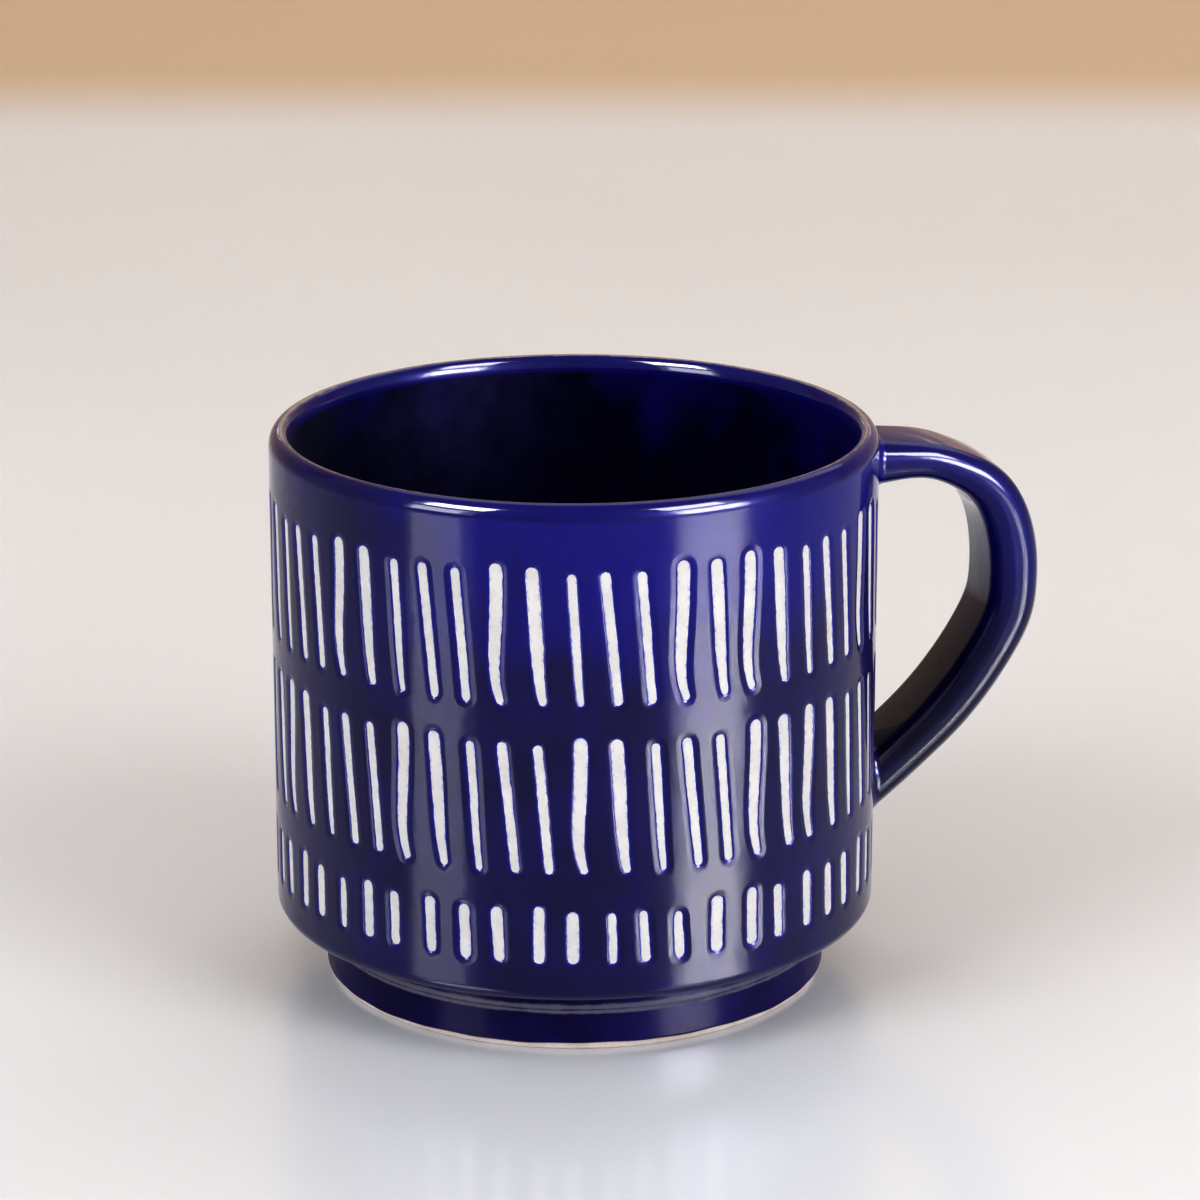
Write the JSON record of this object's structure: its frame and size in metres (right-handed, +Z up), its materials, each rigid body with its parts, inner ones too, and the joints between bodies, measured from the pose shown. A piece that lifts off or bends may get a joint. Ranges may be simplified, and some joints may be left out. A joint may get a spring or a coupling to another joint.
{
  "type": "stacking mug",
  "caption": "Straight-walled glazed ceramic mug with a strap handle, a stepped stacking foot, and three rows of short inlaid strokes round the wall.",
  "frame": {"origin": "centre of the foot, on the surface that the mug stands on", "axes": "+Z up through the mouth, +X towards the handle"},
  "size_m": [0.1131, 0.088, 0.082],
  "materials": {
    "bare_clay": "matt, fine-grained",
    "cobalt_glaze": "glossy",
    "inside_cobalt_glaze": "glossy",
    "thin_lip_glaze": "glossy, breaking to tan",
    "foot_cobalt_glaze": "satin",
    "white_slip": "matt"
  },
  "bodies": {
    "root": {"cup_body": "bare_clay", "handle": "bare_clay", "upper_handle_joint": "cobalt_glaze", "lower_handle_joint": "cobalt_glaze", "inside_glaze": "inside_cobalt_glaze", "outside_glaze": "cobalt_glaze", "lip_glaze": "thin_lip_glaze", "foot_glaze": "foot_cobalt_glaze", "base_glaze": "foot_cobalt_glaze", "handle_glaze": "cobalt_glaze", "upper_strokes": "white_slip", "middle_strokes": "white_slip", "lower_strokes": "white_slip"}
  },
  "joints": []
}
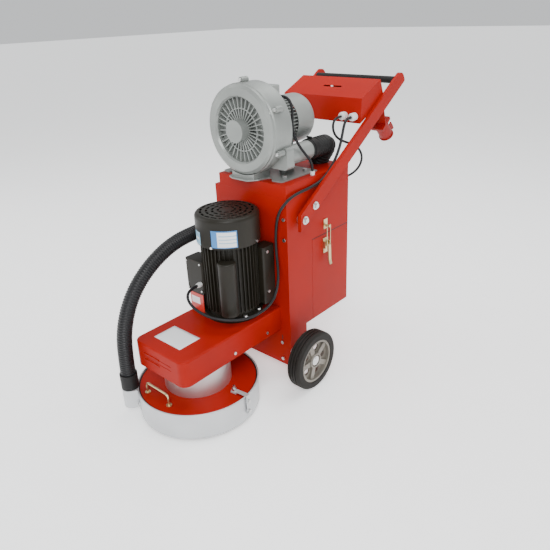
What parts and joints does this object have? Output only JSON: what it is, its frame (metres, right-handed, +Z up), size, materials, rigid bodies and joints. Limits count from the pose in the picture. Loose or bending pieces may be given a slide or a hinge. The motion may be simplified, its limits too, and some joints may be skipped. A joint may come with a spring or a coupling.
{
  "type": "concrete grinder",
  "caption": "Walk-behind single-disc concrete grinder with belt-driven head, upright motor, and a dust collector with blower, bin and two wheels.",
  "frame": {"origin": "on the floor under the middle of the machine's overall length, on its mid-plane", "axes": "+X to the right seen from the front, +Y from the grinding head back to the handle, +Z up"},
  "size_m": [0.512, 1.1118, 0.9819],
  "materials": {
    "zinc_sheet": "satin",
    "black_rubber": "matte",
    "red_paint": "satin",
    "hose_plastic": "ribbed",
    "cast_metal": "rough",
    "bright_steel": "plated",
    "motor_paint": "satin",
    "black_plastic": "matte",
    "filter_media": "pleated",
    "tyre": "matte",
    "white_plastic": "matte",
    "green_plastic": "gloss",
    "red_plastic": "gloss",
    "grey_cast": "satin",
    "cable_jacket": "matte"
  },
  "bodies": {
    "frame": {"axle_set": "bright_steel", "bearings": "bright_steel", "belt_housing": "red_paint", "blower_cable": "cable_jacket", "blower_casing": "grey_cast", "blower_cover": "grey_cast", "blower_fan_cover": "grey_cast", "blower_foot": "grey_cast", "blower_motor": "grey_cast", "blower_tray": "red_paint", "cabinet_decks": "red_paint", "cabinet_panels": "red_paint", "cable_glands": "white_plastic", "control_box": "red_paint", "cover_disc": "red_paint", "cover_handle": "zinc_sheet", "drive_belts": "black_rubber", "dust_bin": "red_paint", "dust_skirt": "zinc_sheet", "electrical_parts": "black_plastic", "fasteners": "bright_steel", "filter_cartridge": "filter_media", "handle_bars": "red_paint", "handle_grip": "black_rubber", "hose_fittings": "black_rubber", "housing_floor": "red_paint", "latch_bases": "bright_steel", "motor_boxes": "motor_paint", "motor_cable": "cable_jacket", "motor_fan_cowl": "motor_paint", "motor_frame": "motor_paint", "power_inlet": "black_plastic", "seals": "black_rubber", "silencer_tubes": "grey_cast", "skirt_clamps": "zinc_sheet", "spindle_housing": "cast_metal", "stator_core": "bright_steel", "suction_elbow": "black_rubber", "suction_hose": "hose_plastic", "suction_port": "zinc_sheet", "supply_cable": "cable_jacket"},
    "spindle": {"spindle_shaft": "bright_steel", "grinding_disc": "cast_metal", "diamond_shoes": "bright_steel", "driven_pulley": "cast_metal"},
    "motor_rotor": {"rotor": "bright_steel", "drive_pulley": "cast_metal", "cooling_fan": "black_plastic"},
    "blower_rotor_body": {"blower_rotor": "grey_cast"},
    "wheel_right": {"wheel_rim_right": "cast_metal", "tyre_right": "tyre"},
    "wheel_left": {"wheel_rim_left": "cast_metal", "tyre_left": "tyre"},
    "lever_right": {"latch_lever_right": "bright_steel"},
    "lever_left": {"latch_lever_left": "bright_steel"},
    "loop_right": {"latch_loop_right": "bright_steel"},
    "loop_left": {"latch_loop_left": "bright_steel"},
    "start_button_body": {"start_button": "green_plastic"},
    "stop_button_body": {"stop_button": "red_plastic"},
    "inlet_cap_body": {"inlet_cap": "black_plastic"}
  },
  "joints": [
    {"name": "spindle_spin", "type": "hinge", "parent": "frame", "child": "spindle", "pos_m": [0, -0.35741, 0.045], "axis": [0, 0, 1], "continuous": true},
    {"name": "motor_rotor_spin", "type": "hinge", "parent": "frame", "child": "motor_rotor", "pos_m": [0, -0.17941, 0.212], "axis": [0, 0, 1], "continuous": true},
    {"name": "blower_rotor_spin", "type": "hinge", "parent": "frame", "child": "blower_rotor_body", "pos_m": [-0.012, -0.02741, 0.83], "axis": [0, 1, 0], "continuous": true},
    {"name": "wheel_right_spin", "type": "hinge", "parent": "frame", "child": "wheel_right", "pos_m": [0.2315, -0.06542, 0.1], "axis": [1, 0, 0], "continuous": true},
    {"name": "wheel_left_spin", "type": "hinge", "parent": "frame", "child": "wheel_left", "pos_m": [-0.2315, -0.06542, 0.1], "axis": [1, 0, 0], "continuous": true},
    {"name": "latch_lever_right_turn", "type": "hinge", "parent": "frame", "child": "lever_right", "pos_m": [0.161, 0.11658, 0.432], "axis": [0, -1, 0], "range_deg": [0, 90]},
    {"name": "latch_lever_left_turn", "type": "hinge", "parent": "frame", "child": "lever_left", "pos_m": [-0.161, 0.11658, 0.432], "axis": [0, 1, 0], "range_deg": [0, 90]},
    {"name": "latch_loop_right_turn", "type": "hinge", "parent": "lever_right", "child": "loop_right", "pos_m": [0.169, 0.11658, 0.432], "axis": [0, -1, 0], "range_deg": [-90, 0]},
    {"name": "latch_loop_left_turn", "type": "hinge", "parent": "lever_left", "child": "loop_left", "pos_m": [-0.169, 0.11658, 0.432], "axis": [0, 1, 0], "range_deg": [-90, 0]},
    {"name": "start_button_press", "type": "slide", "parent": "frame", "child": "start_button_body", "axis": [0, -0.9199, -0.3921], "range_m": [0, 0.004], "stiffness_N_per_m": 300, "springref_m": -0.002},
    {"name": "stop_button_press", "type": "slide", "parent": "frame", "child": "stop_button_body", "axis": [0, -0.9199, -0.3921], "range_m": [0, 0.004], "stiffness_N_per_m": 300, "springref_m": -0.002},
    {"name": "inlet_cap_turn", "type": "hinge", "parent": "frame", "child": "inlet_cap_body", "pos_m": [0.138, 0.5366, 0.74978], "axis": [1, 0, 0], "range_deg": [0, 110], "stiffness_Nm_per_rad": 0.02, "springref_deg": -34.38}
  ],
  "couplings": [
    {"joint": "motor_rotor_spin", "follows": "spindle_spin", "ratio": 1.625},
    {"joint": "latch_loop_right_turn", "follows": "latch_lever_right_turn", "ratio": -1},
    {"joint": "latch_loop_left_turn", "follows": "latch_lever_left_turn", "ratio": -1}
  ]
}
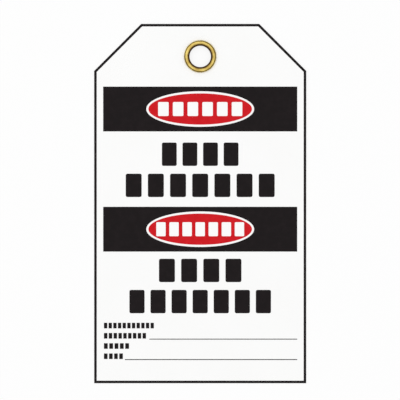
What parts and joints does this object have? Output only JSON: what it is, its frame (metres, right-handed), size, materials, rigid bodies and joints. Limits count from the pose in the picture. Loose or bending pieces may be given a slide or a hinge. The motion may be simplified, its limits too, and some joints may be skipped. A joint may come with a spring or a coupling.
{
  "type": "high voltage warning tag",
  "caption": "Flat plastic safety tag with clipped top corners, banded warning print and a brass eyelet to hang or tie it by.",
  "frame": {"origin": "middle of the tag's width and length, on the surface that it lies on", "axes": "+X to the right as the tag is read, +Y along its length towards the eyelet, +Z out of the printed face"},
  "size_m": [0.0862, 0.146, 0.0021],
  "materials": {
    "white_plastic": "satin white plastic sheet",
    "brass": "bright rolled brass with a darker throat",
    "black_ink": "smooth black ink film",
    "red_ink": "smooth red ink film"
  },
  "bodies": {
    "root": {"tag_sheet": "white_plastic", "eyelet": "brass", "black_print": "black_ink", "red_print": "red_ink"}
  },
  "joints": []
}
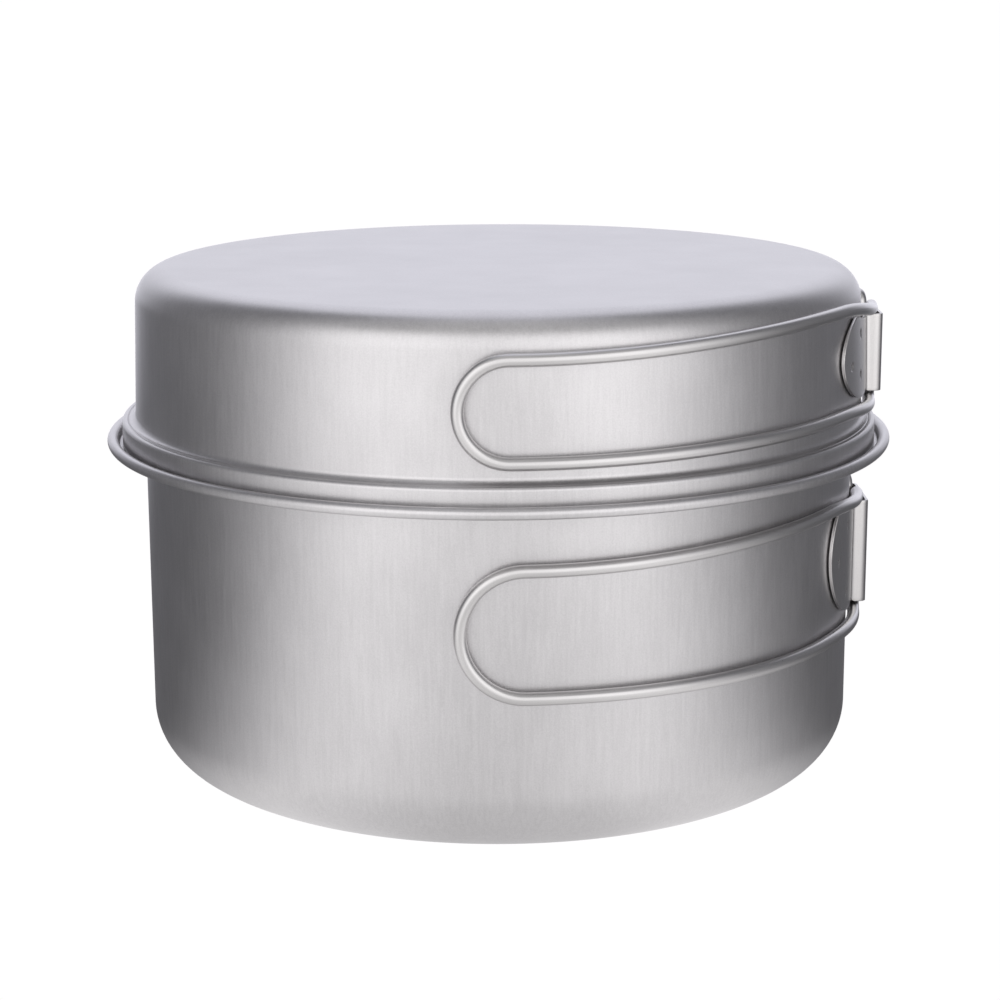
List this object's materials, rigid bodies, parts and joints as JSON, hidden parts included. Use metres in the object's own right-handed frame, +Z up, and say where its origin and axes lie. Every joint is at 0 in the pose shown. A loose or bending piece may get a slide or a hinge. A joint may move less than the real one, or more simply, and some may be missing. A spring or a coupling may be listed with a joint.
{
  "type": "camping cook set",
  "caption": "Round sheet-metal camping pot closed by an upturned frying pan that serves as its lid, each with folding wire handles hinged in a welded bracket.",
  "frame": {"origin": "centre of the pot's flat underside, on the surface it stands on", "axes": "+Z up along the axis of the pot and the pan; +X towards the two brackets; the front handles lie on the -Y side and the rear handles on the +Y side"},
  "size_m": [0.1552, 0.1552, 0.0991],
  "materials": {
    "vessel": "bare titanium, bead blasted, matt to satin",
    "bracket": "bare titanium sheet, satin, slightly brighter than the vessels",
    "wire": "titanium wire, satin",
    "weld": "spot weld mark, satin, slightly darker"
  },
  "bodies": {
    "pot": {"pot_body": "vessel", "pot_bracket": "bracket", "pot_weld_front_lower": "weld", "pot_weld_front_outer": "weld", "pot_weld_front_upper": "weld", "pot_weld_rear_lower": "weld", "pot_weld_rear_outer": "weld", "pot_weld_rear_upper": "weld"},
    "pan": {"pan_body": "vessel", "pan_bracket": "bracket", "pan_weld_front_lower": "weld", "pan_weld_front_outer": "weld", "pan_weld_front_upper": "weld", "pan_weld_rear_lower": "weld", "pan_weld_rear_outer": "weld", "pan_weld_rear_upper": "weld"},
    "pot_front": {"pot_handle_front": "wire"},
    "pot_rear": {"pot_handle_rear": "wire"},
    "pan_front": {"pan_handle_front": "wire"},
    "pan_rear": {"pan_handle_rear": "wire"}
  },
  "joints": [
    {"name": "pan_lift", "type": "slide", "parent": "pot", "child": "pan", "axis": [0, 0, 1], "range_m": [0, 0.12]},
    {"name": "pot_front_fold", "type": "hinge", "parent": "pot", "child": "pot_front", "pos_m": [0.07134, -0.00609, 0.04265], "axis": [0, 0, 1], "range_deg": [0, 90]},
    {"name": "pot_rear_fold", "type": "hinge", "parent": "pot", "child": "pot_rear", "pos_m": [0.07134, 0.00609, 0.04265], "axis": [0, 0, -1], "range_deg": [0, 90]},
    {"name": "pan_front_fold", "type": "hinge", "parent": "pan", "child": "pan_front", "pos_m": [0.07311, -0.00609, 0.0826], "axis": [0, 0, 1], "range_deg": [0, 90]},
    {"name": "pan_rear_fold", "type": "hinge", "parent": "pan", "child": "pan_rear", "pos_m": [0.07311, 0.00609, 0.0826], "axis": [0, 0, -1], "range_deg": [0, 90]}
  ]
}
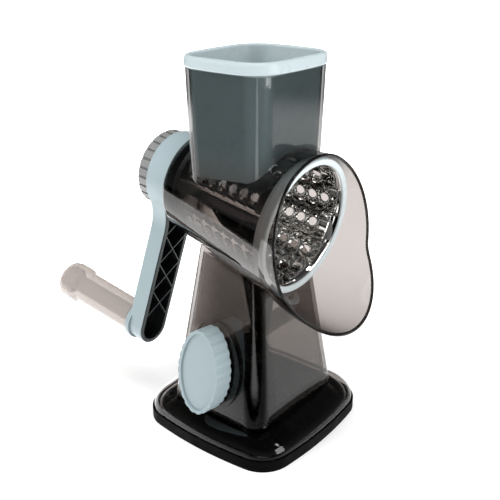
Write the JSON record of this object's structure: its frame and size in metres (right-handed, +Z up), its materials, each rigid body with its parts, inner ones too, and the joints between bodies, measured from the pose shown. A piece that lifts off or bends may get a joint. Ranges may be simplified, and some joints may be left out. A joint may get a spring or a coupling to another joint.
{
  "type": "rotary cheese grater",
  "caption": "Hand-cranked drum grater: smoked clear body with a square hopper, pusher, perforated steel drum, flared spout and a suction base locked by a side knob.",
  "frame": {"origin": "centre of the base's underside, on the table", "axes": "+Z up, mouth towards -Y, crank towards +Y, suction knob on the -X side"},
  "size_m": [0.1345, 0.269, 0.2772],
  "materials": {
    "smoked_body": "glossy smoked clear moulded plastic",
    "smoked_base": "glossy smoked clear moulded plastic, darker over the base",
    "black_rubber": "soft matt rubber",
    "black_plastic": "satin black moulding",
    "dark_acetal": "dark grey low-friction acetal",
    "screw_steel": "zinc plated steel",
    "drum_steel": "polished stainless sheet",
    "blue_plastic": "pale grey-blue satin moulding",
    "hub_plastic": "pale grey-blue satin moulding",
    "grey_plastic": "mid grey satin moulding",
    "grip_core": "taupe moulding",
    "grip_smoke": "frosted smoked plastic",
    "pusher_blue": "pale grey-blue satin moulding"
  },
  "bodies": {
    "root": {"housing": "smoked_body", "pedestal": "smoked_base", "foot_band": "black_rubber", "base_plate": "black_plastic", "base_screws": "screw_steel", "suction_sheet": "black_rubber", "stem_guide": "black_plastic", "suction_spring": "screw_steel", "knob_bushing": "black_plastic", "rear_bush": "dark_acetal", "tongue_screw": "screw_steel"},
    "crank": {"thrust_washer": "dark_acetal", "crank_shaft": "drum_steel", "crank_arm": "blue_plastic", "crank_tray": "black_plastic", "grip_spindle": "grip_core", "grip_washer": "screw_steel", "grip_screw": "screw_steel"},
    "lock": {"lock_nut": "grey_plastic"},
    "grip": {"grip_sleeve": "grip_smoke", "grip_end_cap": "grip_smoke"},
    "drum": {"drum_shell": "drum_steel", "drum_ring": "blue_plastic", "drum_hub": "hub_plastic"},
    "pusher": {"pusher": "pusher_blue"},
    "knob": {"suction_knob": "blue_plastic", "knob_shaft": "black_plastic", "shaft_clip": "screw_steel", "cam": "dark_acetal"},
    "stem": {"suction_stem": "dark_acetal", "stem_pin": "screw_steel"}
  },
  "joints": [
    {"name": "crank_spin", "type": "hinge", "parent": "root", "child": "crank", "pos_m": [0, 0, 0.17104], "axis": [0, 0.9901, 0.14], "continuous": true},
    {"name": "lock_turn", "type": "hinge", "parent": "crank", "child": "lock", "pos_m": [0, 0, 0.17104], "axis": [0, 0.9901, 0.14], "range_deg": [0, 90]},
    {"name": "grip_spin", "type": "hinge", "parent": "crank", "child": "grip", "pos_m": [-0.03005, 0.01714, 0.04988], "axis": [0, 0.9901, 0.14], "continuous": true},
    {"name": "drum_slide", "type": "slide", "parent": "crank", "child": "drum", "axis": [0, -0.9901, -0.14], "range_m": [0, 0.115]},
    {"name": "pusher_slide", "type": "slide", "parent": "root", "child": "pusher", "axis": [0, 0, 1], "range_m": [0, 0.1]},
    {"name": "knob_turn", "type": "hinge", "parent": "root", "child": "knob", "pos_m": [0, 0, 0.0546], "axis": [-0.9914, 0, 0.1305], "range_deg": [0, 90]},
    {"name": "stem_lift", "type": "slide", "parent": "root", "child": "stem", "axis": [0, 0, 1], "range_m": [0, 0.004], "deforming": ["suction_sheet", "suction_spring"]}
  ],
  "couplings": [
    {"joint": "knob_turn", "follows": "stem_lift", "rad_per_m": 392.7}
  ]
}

▶ Exercise objective: Search the records for the word "that" and copy every line where it occurs.

▶ The result:
Write the JSON record of this object's structure: its frame and size in metres (right-handed, +Z up), its materials, each rigid body with its parts, inner ones too, and the joints between bodies, measured from the pose shown. A piece that lifts off or bends may get a joint. Ranges may be simplified, and some joints may be left out. A joint may get a spring or a coupling to another joint.
  "frame": {"origin": "centre of the foot, on the surface that the mug stands on", "axes": "+Z up through the mouth, +X towards the handle"},
  "frame": {"origin": "middle of the tag's width and length, on the surface that it lies on", "axes": "+X to the right as the tag is read, +Y along its length towards the eyelet, +Z out of the printed face"},
  "caption": "Round sheet-metal camping pot closed by an upturned frying pan that serves as its lid, each with folding wire handles hinged in a welded bracket.",
Write the JSON record of this object's structure: its frame and size in metres (right-handed, +Z up), its materials, each rigid body with its parts, inner ones too, and the joints between bodies, measured from the pose shown. A piece that lifts off or bends may get a joint. Ranges may be simplified, and some joints may be left out. A joint may get a spring or a coupling to another joint.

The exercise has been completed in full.